中國傳統文化自古源遠流長, “道法自然” 的內蘊深厚,書法元素是文墨賦予筆端的神圣再現,而蘇式家具的萬古流世,是現代人對素雅高尚文人生活的憧憬。盡管在萬物迸發、精神碰撞的今天,中國傳統線形美學的運用仍隨處可見。 “設計要有一定的文化底蘊,從優秀傳統文化中尋找符號,體現蘇作家具有的文人氣質。”[7]市場當下各類裝潢設計、家裝軟包、家具制作,皆少不了線條美學等元素的延續。書法和蘇式家具線條的流暢、適度、自然,蘊含著深厚的文人匠氣和淳樸精神。晚明文人們的氣脈中,他們注重生活之品格,強調文化精神有所成就,甚至將自身的審美眼光熔鑄到日常生活的點點滴滴中,盡管顏色不盡華麗,但胸有天下,亦能致遠。他們擁有文人士大夫的自信與自得,同樣在文化繁榮的今天,道法自然的線性美學也為我們帶來應有的時代特色與文化精神,也理應從中延伸出當下的文化自信,挖掘其中博大精深的文人精神,打造更具詩意的現代生活與美學風格,寄寓更為飄逸、典雅、遒勁、舒適的自然心性,進而尋找物體的本性,崇尚自然萬物,探索發現中國的美學,傳承并發展自然之精神,散發老莊美學的魅力,提升中國文化自信。

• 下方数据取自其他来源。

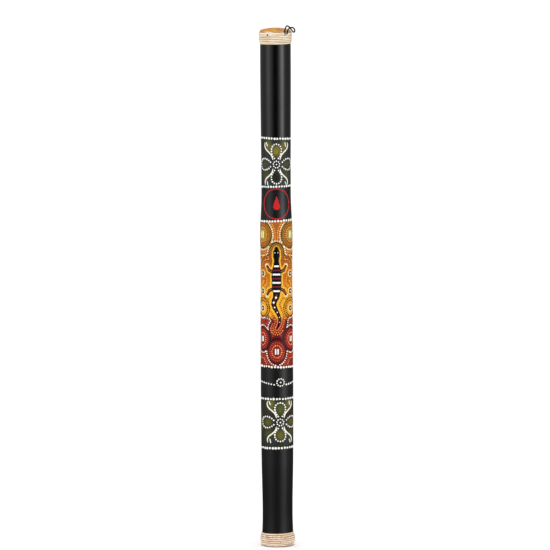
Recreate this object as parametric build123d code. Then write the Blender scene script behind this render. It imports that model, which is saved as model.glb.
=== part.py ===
"""Rainstick: a bamboo tube with a spiral of pegs and a filling of pebbles inside.

Millimetres. +Z runs up the tube's axis, the origin is the centre of the flat base, and
the painted front faces -Y. Azimuths are in degrees, from the front towards +X.
"""
from build123d import *
from math import cos, pi, radians, sin, tan
import os

# Overall
LENGTH = 1000.0  # base to the crown of the top cap
BORE_R = 24.2  # inside of the bamboo
TUBE_BOTTOM = 6.0
TUBE_TOP = 991.0

# Outer surface of the bamboo, as (height, radius): a natural culm, slightly uneven
CULM = [
    (TUBE_BOTTOM, 30.4),
    (18.0, 30.1),
    (45.0, 29.2),
    (140.0, 30.1),
    (240.0, 31.1),
    (400.0, 30.9),
    (560.0, 30.3),
    (634.0, 29.9),
    (660.0, 28.6),
    (700.0, 28.1),
    (800.0, 28.6),
    (937.0, 29.3),
    (TUBE_TOP, 29.2),
]

# The membranes of the culm are drilled out, and leave a low ring on the bore
SEPTUM_HEIGHTS = (328.0, 656.0)
SEPTUM_THICK = 4.0
SEPTUM_R = 23.4

# Pegs, a helix with eight pegs to a turn
PEG_ROWS = 8
PEG_COUNT = 110
PEG_R = 1.5
PEG_TIP_R = 6.0
PEG_ROOT_R = 26.6  # under the filled and painted outer surface
PEG_FIRST = 60.0
PEG_STEP = 8.0
PEG_AZIMUTH = 22.5  # of the first row
HOLE_START_R = 20.0

# End plugs
PLUG_LENGTH = 18.0
PLUG_CHAMFER = 0.6
BOTTOM_PLUG_TOP = TUBE_BOTTOM + PLUG_LENGTH

# Base cap: flat underneath, rounded up to the bamboo
BASE_FLAT_R = 24.0
BASE_RIM_R = 29.0

# Top cap: a shallow dome
DOME_RIM_R = 30.3
DOME_RIM_HEIGHT = 1.8
DOME_SHOULDER = (20.0, LENGTH - 1.9)  # radius and height

# Cane bindings: rows of strand, each row bulging from a common backing
STRAND_BULGE = 1.1
BOTTOM_BINDING = (1.2, 26.7)  # lowest and highest level
TOP_BINDING = (968.6, 991.7)
BOTTOM_ROW_R = (31.2, 33.2, 34.0, 34.0, 33.4, 32.4, 31.2)  # crest of each row, going up
TOP_ROW_R = (30.8, 31.4, 31.8, 32.1, 32.3, 32.5, 32.6)

# Tacks that pin the strand
TACK_HEAD_R = 1.2
TACK_HEAD_HEIGHT = 0.8
TACK_HEAD_ROUND = 0.5
TACK_SHANK_R = 0.45
TACK_LENGTH = 6.0
BOTTOM_TACKS = 14
TOP_TACKS = 4
BOTTOM_TACK_PLACE = (8.0, 31.1, 3.1)  # first azimuth, radius under the head, height
TOP_TACK_PLACE = (62.0, 32.2, 986.8)

# Pebbles: eight stacks, each in a clear lane between two rows of pegs
LANES = 8
STONES = 7
LANE_R = 19.4
LANE_INNER_R = 12.6
STONE = (3.4, 3.1)  # largest radius and half height
STONE_SMALL = (2.5, 2.6)
STONE_GAP = 0.12
LANE_CLEARANCE = 0.3

# Hanging cord: a doubled loop that lies over the rim, both ends under the top binding
CORD_D = 2.4
CORD_ROUTE = [
    (17.9, -25.6, 986.0),
    (18.1, -26.4, 991.5),
    (18.4, -27.0, 997.0),
    (19.6, -26.6, 1002.0),
    (22.4, -24.9, 1004.6),
    (25.6, -22.4, 1003.0),
    (28.4, -19.8, 999.6),
    (30.8, -17.2, 996.2),
    (33.2, -14.4, 993.0),
    (35.3, -11.6, 991.3),
    (36.9, -8.7, 992.4),
    (37.2, -8.2, 995.6),
    (35.9, -10.6, 998.4),
    (33.6, -13.9, 1000.3),
    (31.2, -16.6, 1000.8),
    (27.8, -20.0, 1000.4),
    (24.9, -22.7, 998.2),
    (23.0, -24.0, 993.6),
    (22.0, -23.6, 988.0),
]
CORD_BEND_SHARE = 0.45  # of the shorter run beside a corner


def around(azimuth, radius, height):
    """The point at an azimuth from the front, a radius and a height."""
    turn = radians(azimuth)
    return Vector(radius * sin(turn), -radius * cos(turn), height)


def outline(points):
    """Straight edges through (radius, height) points, in the XZ plane."""
    at = [Vector(r, 0, z) for r, z in points]
    return [Line(a, b) for a, b in zip(at, at[1:])]


def turned(edges):
    """The solid that a closed outline in the XZ plane sweeps about +Z."""
    return revolve(make_face(Wire(edges)), Axis.Z, 360)


def rod(azimuth, inner, outer, height, radius):
    """A round rod that points outwards."""
    plane = Plane(around(azimuth, inner, height), z_dir=around(azimuth, 1.0, 0.0))
    return extrude(plane * Circle(radius), outer - inner)


def peg_heights(row):
    """The levels of one row's pegs."""
    return [PEG_FIRST + PEG_STEP * i for i in range(row, PEG_COUNT, PEG_ROWS)]


def peg_row(row, inner):
    """One row of pegs, one above the other, from the inner radius out into the wall."""
    azimuth = PEG_AZIMUTH + 360.0 / PEG_ROWS * row
    return [rod(azimuth, inner, PEG_ROOT_R, z, PEG_R) for z in peg_heights(row)]


def culm():
    """The bamboo's outer form, not yet bored."""
    skin = Spline(*[Vector(r, 0, z) for z, r in CULM])
    core = outline([(CULM[-1][1], TUBE_TOP), (0, TUBE_TOP), (0, TUBE_BOTTOM), (CULM[0][1], TUBE_BOTTOM)])
    return turned([skin, *core])


def bamboo_tube():
    """The culm, bored out, with the low rings of its membranes and its blind peg holes."""
    bore = Cylinder(BORE_R, LENGTH, align=(Align.CENTER, Align.CENTER, Align.MIN))
    for height in SEPTUM_HEIGHTS:
        ring = Cylinder(BORE_R, SEPTUM_THICK) - Cylinder(SEPTUM_R, SEPTUM_THICK)
        bore -= Pos(0, 0, height) * ring
    tube = culm() - bore
    for row in range(PEG_ROWS):
        tube -= peg_row(row, HOLE_START_R)
    return tube


def plug(low):
    """A turned wooden plug that closes the bore, its edges broken."""
    disc = Cylinder(BORE_R, PLUG_LENGTH, align=(Align.CENTER, Align.CENTER, Align.MIN))
    return Pos(0, 0, low) * chamfer(disc.edges().filter_by(GeomType.CIRCLE), PLUG_CHAMFER)


def bottom_cap():
    """The base: a flat face, a rounded edge and a flat top against the bamboo."""
    edge = ThreePointArc(
        Vector(BASE_FLAT_R, 0, 0),
        Vector(BASE_RIM_R - 1.3, 0, 1.9),
        Vector(BASE_RIM_R, 0, TUBE_BOTTOM),
    )
    inside = outline([(BASE_RIM_R, TUBE_BOTTOM), (0, TUBE_BOTTOM), (0, 0), (BASE_FLAT_R, 0)])
    return turned([edge, *inside])


def top_cap():
    """The dome, with a short upright rim."""
    rim = TUBE_TOP + DOME_RIM_HEIGHT
    crown = Spline(
        Vector(DOME_RIM_R, 0, rim),
        Vector(DOME_SHOULDER[0], 0, DOME_SHOULDER[1]),
        Vector(0, 0, LENGTH),
        tangents=((-0.45, 0, 1), (-1, 0, 0)),
    )
    inside = outline([(0, LENGTH), (0, TUBE_TOP), (DOME_RIM_R, TUBE_TOP), (DOME_RIM_R, rim)])
    return turned([crown, *inside])


def binding(levels, crests):
    """A solid round with one bulging row for each turn of cane."""
    low, high = levels
    pitch = (high - low) / len(crests)
    grooves = [min(pair) - STRAND_BULGE for pair in zip([crests[0], *crests], [*crests, crests[-1]])]
    edges = []
    for i, crest in enumerate(crests):
        foot = low + pitch * i
        edges.append(
            ThreePointArc(
                Vector(grooves[i], 0, foot),
                Vector(crest, 0, foot + pitch / 2),
                Vector(grooves[i + 1], 0, foot + pitch),
            )
        )
    return turned([*edges, *outline([(grooves[-1], high), (0, high), (0, low), (grooves[0], low)])])


def tack():
    """A tack that points down -Z, with the underside of its rounded head at the origin."""
    head = Cylinder(TACK_HEAD_R, TACK_HEAD_HEIGHT, align=(Align.CENTER, Align.CENTER, Align.MIN))
    head = fillet(head.edges().group_by(Axis.Z)[-1], TACK_HEAD_ROUND)
    shank = Cylinder(TACK_SHANK_R, TACK_LENGTH, align=(Align.CENTER, Align.CENTER, Align.MAX))
    return head + shank


def tacks(count, first_azimuth, radius, height):
    """Tacks driven in all round at one level."""
    made = []
    for i in range(count):
        azimuth = first_azimuth + 360.0 / count * i
        seat = Plane(around(azimuth, radius, height), x_dir=(0, 0, 1), z_dir=around(azimuth, 1.0, 0.0))
        made.append(seat.location * tack())
    return Compound(made)


def stone(size, azimuth, radius, height):
    """One pebble: a ball worn flat above and below."""
    wide, tall = size
    return Pos(*around(azimuth, radius, height)) * (Sphere(wide) & Cylinder(wide, 2 * tall))


def pebbles(lane):
    """The stones of one lane: a stack of large ones, and a stack of small ones inside it."""
    azimuth = 360.0 / LANES * lane
    floor = BOTTOM_PLUG_TOP + LANE_CLEARANCE
    stones = []
    for size, radius in ((STONE, LANE_R), (STONE_SMALL, LANE_INNER_R)):
        pitch = 2 * size[1] + STONE_GAP
        stones += [stone(size, azimuth, radius, floor + size[1] + pitch * i) for i in range(STONES)]
    return Compound(stones)


def bend_radii(points):
    """The largest arc at each corner of a route that its two runs allow."""
    radii = []
    for before, corner, after in zip(points, points[1:], points[2:]):
        entry, leave = corner - before, after - corner
        turn = radians(entry.get_angle(leave))
        radii.append(CORD_BEND_SHARE * min(entry.length, leave.length) / tan(turn / 2))
    return radii


def hanging_loop():
    """The cord: one round tube along its whole route."""
    points = [Vector(*point) for point in CORD_ROUTE]
    radii = bend_radii(points)
    path = FilletPolyline(*points, radius=radii)
    tube = sweep(Plane(path @ 0, z_dir=path % 0) * Circle(CORD_D / 2), path=path)
    section = pi * (CORD_D / 2) ** 2
    print("cord radii", [round(r, 1) for r in radii])
    print("cord length", round(path.length, 1), "volume / section", round(tube.volume / section, 1))
    return tube


def build():
    """Every node by name."""
    nodes = {
        "bamboo_tube": bamboo_tube(),
        "bottom_plug": plug(TUBE_BOTTOM),
        "top_plug": plug(TUBE_TOP - PLUG_LENGTH),
        "bottom_cap": bottom_cap(),
        "top_cap": top_cap(),
        "bottom_binding": binding(BOTTOM_BINDING, BOTTOM_ROW_R) - culm() - bottom_cap(),
        "top_binding": binding(TOP_BINDING, TOP_ROW_R) - culm() - top_cap(),
        "bottom_tacks": tacks(BOTTOM_TACKS, *BOTTOM_TACK_PLACE),
        "top_tacks": tacks(TOP_TACKS, *TOP_TACK_PLACE),
        "hanging_loop": hanging_loop(),
    }
    for row in range(PEG_ROWS):
        nodes[f"peg_row_{row + 1}"] = Compound(peg_row(row, PEG_TIP_R))
    for lane in range(LANES):
        nodes[f"pebbles_{lane + 1}"] = pebbles(lane)
    return nodes


os.makedirs("parts", exist_ok=True)
for name, shape in build().items():
    export_step(shape, f"parts/{name}.step")
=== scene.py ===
"""Rainstick: the looks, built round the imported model. Metres, +Z up, painted front facing -Y.

Painted art is laid out in millimetres on the unrolled tube: u runs round to the right from the
front, z runs up, and lift stands off the black paint. The same art is on the front and the back.
"""
import math
import random

import bpy
import numpy as np
from mathutils import Matrix, Vector


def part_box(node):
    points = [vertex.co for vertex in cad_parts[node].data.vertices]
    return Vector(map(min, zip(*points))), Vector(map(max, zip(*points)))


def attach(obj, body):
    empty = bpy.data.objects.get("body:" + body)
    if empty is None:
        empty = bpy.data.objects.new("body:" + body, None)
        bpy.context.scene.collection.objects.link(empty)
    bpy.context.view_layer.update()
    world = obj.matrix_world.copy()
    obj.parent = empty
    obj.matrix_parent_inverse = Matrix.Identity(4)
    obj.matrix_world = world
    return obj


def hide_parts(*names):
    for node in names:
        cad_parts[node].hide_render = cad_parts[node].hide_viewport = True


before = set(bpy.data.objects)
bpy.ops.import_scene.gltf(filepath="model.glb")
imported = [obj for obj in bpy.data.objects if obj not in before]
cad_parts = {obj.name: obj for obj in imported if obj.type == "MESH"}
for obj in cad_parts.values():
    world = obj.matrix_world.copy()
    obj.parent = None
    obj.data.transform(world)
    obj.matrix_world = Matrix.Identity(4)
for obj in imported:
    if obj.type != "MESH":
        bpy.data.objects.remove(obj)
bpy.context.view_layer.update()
STICK = "stick"
MM = 0.001

# ---------- the tube's surface


def read_skin(node, inner):
    """Levels and radii, in mm, of a round node's outside: its vertices beyond the inner radius."""
    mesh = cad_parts[node].data
    co = np.empty(len(mesh.vertices) * 3)
    mesh.vertices.foreach_get("co", co)
    co = co.reshape(-1, 3) / MM
    radius = np.hypot(co[:, 0], co[:, 1])
    keep = radius > inner
    order = np.argsort(co[keep, 2], kind="stable")
    return co[keep, 2][order], radius[keep][order]


BORE_R = 27.3  # mm, past the inside of the wall
LEVELS, RADII = read_skin("bamboo_tube", BORE_R)
REF_R = 30.3  # mm, the radius that u is measured at
HALF_TURN = math.pi * REF_R
COAT = 0.15  # mm, thickness of the black paint


def skin_radius(z):
    return np.interp(z, LEVELS, RADII)


def on_skin(u, z, lift):
    """Points in metres from arrays of u, z and lift."""
    azimuth = np.asarray(u) / REF_R
    radius = skin_radius(z) + COAT + lift
    return np.column_stack([radius * np.sin(azimuth), -radius * np.cos(azimuth), z]) * MM


# ---------- materials


def rgb(hexa):
    """A linear colour from a display colour such as e8cfa4."""
    parts = [int(hexa[i: i + 2], 16) / 255 for i in (0, 2, 4)]
    return tuple(p / 12.92 if p <= 0.04045 else ((p + 0.055) / 1.055) ** 2.4 for p in parts) + (1.0,)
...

藝術的本質息息相通。中國書法與蘇式家具蘊含的線性美學,互融互促、互促互進,其線條上 “一以貫之” 的自然流動、氣韻上 “渾然天成” 的自然圓潤和境界上 “返璞歸真” 的自然素樸,無論是對專業學術研究、藝術課程教學還是社會發展進步,都留下一筆寶貴的美學財富。王國維用 “無我之境” 延伸傳統 “道法自然” 之美,讓心靈和自然順暢溝通,人身變得無拘無束,性情虛靜而又逍遙存在,完善自我且胸有天下。習近平總書記也提出 “我將無我,不負人民” 的舍身忘我、服務人民的話語,中國傳統文化精神早已深深滲透其中,這是給予中國書法藝術與蘇式家具背后的深厚中國文化精神的最好表達。理解書法和家具美學精神內涵的相通之處,將能更好地理解和發揚中國傳統文化精神,守護道法自然的審美情趣和美學意蘊,收獲真正有境界的瀟灑人生。